Active Galaxies and Supermassive Black Holes
Active Galaxies are the most powerful objects in the Universe. They shine with the light of hundreds or thousands of normal galaxies, and this light is concentrated from an extremely small volume of space, about the size of our Solar System. This tremendous energy output is due to the presence of a supermassive black hole, between a million and a thousand million times more massive than our Sun, lurking at the centre of the galaxy. The gravitational attraction of the black hole sucks surrounding material into it and in the process creates the light energy that we now recognise as an active galaxy. The highly illustrated talk will describe the key aspects of active galaxies, give a very simplified overview of black holes, how they form and how they provide the power, and will show how activity in galaxies may be a natural part of evolution. The talk will also include a look at our own Milky Way Galaxy and the evidence for a supermassive black hole at its centre.

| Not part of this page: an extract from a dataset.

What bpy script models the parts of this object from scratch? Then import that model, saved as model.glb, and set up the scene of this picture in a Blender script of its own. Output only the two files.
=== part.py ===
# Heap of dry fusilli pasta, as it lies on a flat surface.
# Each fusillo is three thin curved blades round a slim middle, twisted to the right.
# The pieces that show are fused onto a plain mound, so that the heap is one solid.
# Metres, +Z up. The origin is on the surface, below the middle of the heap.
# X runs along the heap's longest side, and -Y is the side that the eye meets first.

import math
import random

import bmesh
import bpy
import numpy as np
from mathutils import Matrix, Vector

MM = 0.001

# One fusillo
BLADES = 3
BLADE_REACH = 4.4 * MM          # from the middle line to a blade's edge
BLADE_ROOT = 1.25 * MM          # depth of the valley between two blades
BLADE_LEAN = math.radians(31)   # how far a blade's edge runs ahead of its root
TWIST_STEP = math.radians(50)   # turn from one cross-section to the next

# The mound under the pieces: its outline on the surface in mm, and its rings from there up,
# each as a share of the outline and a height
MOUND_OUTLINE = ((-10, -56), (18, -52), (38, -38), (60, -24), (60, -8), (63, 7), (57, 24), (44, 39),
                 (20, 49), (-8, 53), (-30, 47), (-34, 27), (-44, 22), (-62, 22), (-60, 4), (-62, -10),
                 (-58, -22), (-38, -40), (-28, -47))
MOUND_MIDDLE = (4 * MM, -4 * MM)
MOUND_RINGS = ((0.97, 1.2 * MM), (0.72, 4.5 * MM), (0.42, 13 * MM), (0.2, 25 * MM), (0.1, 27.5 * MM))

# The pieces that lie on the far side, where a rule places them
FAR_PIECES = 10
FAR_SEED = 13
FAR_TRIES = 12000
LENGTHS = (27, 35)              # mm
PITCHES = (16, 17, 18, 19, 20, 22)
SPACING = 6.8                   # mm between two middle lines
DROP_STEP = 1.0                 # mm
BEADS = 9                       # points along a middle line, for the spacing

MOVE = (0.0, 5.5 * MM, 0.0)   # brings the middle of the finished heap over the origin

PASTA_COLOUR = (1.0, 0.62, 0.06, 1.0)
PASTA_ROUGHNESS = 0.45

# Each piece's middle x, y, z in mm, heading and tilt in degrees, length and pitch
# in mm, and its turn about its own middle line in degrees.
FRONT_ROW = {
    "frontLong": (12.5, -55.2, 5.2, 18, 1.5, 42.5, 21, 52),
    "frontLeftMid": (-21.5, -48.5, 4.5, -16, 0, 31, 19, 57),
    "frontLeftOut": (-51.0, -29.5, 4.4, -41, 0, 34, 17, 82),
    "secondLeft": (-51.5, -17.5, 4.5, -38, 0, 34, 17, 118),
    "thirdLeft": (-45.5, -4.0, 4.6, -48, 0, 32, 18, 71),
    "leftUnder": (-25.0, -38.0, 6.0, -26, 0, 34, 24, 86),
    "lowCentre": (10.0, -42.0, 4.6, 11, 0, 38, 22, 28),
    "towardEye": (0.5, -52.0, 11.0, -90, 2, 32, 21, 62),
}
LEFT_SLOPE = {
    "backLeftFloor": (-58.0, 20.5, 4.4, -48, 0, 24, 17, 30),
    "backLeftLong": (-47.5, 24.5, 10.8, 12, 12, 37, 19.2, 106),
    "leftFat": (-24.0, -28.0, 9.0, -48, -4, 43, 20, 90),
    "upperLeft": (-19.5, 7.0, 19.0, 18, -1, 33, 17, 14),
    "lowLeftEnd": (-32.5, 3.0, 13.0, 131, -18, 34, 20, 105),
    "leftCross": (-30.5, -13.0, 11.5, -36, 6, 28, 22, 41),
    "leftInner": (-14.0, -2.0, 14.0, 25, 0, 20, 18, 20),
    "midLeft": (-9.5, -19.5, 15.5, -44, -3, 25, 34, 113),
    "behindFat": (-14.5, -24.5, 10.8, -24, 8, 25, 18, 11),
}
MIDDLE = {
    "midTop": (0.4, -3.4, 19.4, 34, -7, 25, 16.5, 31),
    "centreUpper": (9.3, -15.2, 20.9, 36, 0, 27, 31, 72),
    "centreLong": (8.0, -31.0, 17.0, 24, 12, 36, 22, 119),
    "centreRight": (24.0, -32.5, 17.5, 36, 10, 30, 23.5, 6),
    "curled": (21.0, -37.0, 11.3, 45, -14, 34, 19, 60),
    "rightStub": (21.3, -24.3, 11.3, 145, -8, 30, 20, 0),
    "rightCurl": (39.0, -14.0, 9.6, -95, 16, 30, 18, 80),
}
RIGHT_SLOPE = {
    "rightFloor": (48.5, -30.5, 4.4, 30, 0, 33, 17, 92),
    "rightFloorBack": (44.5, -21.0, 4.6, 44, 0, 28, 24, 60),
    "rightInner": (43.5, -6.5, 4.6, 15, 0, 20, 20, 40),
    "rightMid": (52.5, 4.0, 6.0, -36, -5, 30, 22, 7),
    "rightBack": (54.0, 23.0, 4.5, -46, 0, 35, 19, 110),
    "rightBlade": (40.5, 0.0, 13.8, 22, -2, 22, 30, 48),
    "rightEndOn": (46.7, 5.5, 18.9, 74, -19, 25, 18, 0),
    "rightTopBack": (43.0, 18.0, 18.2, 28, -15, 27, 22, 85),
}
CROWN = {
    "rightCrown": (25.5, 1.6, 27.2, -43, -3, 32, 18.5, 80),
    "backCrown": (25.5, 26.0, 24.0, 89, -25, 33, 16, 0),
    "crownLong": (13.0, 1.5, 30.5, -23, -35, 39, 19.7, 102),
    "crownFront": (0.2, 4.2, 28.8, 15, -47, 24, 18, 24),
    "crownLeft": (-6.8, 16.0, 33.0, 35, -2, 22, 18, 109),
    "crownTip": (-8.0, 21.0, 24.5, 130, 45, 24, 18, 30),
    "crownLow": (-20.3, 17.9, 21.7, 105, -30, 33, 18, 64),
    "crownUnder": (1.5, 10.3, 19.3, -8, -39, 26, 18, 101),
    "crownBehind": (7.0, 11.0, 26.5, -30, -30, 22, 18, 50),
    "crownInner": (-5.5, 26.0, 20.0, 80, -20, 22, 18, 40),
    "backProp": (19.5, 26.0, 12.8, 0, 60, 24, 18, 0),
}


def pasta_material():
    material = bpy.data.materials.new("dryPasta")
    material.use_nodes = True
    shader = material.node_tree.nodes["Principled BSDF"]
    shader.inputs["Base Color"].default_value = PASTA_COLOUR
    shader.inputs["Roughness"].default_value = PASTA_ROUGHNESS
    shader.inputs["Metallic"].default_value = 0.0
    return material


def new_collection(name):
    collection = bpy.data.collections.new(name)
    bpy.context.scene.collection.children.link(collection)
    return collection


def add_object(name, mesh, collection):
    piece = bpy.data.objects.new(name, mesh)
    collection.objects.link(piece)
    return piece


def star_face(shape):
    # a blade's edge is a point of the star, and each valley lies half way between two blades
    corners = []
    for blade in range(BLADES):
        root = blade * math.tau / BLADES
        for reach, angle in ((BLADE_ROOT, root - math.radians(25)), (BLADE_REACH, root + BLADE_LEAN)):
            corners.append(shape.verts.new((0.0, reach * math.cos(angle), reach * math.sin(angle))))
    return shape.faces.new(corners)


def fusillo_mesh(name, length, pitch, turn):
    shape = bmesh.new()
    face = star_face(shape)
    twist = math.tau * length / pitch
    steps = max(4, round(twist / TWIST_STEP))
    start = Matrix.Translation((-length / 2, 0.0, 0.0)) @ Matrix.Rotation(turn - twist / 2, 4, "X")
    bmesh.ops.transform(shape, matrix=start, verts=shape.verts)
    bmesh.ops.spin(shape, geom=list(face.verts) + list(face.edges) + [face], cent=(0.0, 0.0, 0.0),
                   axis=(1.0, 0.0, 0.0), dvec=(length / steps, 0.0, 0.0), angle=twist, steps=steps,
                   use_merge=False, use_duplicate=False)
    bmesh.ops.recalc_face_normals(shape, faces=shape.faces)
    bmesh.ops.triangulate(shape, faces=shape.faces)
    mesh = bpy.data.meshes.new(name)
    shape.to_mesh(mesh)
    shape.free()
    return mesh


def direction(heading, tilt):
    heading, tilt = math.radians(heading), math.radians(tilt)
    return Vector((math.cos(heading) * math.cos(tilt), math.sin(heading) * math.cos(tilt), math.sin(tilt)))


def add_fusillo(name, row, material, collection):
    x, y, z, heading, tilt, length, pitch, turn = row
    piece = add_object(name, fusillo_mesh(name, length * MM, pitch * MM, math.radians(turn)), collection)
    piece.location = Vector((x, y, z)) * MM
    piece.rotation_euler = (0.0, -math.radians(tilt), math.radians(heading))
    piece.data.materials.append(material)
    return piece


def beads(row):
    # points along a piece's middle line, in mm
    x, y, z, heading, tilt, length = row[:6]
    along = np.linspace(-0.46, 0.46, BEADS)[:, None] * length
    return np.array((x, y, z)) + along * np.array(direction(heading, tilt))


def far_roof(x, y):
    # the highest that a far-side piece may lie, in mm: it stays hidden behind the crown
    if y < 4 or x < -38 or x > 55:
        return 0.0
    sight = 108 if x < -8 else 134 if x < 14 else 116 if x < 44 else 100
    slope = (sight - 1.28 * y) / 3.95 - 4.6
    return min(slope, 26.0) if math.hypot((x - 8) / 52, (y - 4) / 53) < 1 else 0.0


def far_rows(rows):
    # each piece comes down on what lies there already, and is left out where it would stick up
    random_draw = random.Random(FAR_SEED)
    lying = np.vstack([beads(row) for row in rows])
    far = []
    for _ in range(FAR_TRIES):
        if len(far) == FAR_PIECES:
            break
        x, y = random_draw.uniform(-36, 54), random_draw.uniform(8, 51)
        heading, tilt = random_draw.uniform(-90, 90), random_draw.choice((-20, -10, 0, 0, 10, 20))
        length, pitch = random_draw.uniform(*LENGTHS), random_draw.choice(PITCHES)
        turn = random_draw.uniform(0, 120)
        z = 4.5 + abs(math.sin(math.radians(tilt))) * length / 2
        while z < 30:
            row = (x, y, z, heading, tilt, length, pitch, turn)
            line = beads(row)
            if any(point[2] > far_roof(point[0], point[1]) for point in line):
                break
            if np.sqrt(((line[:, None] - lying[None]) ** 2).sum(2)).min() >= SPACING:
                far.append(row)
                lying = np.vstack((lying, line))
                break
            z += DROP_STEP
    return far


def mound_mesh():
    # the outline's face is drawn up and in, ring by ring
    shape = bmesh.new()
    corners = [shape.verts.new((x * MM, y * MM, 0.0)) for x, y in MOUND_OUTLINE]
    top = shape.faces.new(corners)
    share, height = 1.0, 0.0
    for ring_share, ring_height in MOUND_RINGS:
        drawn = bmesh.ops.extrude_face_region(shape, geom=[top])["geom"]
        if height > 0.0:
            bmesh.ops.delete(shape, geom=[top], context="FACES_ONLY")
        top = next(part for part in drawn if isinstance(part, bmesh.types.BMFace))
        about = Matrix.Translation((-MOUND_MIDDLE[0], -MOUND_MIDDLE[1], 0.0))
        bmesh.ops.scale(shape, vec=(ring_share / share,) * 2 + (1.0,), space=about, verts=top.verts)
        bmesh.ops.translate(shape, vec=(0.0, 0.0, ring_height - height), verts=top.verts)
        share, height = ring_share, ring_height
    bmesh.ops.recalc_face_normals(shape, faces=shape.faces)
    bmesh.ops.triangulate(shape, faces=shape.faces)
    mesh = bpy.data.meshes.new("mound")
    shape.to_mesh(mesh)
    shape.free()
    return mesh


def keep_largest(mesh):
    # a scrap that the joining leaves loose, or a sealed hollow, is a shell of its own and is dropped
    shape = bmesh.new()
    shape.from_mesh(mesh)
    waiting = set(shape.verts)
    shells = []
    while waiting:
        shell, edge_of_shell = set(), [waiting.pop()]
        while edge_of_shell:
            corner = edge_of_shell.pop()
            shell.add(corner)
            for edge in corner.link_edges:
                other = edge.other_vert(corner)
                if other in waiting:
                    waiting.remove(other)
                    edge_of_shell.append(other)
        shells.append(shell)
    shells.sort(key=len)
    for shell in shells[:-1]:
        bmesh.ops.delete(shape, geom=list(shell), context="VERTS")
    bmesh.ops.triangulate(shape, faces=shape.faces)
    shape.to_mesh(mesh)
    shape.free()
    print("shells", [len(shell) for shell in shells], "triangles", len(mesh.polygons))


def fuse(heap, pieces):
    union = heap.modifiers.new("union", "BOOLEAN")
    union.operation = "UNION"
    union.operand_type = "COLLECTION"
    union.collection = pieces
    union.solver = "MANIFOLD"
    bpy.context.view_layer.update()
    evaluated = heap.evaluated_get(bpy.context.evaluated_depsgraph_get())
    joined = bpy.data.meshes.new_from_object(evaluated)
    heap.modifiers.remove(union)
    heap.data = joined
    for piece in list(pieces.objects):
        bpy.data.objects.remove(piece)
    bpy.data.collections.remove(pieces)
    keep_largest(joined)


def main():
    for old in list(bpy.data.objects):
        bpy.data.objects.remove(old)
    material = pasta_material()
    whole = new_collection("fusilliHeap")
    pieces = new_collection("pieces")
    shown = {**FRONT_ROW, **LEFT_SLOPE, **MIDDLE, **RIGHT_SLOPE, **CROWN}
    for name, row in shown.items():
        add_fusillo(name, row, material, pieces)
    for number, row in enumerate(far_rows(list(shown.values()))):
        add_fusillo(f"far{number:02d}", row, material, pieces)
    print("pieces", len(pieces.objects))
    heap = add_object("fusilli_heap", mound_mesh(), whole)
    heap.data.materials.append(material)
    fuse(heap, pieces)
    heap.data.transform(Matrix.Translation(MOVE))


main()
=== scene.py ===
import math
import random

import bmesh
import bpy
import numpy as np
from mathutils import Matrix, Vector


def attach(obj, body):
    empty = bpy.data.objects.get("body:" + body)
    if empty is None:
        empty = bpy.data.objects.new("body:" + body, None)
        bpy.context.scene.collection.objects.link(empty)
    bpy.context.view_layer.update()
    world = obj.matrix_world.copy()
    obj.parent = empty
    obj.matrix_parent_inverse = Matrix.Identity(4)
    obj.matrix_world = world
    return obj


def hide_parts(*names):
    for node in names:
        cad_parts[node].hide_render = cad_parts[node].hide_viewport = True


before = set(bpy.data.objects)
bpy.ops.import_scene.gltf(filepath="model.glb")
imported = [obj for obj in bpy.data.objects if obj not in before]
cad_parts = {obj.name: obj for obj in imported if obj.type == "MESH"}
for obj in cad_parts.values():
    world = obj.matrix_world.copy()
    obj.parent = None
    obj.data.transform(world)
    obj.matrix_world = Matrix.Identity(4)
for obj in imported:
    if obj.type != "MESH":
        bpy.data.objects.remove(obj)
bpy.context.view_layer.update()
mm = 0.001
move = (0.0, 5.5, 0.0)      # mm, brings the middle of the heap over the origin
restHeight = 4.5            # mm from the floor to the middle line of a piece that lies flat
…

Confessions of an Astronomer
This is a light-hearted and personal look at the life of a professional astronomer. In addition to the research and teaching, perhaps surprisingly, it can be packed with ‘interest’ in the widest sense of the word. The talk contains many amusing and exciting anecdotes; from being marooned with a steaming helium dewar in a cablecar in the Pyrenees, flying in an RAF Comet above the North Sea at 45,000ft and many exploits in Hawaii. The talk covers a wide range of astronomy, is lavishly illustrated and contains not a single equation!

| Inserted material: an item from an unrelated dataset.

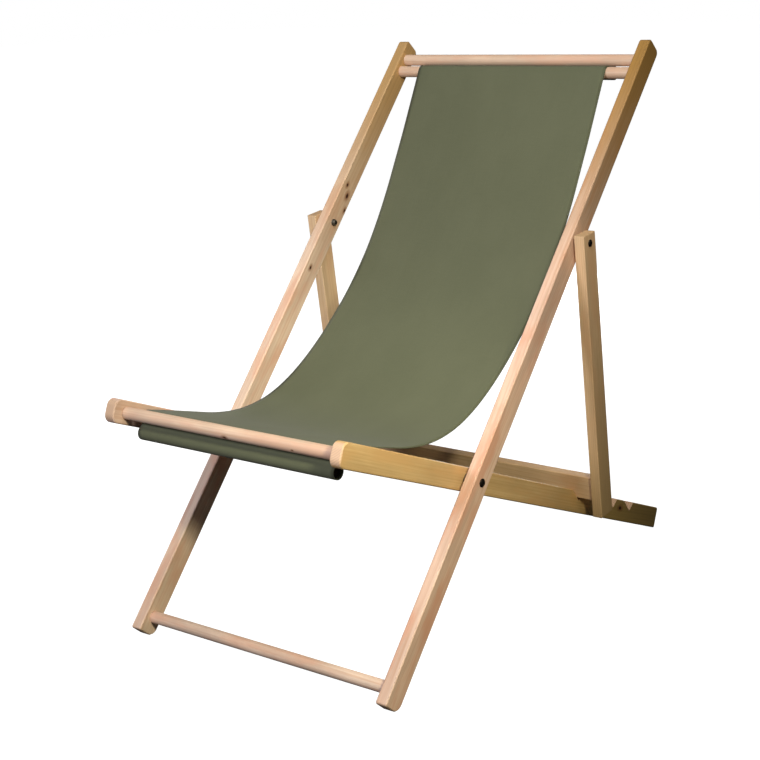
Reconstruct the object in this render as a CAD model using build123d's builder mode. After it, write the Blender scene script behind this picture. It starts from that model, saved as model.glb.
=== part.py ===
from build123d import *
import os
from math import acos, asin, atan2, cos, degrees, hypot, pi, radians, sin

os.makedirs("parts", exist_ok=True)

# Stock
rail_width = 22.0
rail_depth = 42.0
strut_width = 20.0
strut_depth = 40.0
rail_edge_bevel = 1.8
strut_edge_bevel = 1.0
rail_half_depth = rail_depth / 2
strut_half_depth = strut_depth / 2

# Widths, from the middle out
back_outer_half = 287.0
frame_gap = 9.0
strut_gap = 6.0
back_inner_half = back_outer_half - rail_width
seat_outer_half = back_inner_half - frame_gap
seat_inner_half = seat_outer_half - rail_width
strut_inner_half = back_outer_half + strut_gap
strut_outer_half = strut_inner_half + strut_width

# Lengths measured from the main pivot
back_upper_length = 903.5
back_lower_length = 404.0
seat_front_length = 351.0
seat_rear_length = 736.0
top_dowel_inset = 34.7
foot_dowel_inset = 32.5
front_dowel_inset = 29.5
rear_dowel_inset = 36.0
dowel_pair_spacing = 28.8
top_dowel_at = back_upper_length - top_dowel_inset
top_guide_at = top_dowel_at - dowel_pair_spacing
foot_dowel_at = back_lower_length - foot_dowel_inset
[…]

It’s a Hot Big Bang Universe: the discovery of the Cosmic Microwave Background Radiation
The Cosmic Microwave Background (CMB) radiation was the last nail in the coffin of the Steady State cosmological theory of the Universe and resulted in the Hot Big Bang model that we understand today. However, the story of the discovery of the CMB was a story of theoretical prediction, careful measurement, pipped-at-the-post experiments and controversy but which subsequently led to two Nobel Prizes. This talk illustrates the highlights of the experimental and theoretical progress from the time of Hubble’s discovery of the expanding Universe to the present day and gives a personal inside view of the ups and downs of one of these challenging experiments in observational cosmology.

The Discovery of Quasars
Quasars are the most powerful bodies in the Universe and we now know that they are the extreme of Active Galaxies, powered by a supermassive black hole at their centre. However, the story of their discovery is one of missed opportunities, the advent of radio astronomy, careful observational measurements, and a fierce fight between two groups of astronomers before the truth was finally accepted. This talk describes the ins and outs of this story, the personalities involved and gives an insight into how quasars are powered and the fact that supermassive black holes are almost ubiquitous in the Universe.

The Changing Scene in Astronomy
Since the first use of the telescope in 1609 astronomers have made amazing discoveries about the Universe in which we live. Technological improvements have meant bigger and better telescopes and novel instruments spanning the entire electromagnetic spectrum and beyond. This talk gives an illustrated overview of this development and the discoveries that have led to our current knowledge of the Universe and concludes with the onset of ‘Big Data’ in modern astronomy and the changing scene facing astronomers today.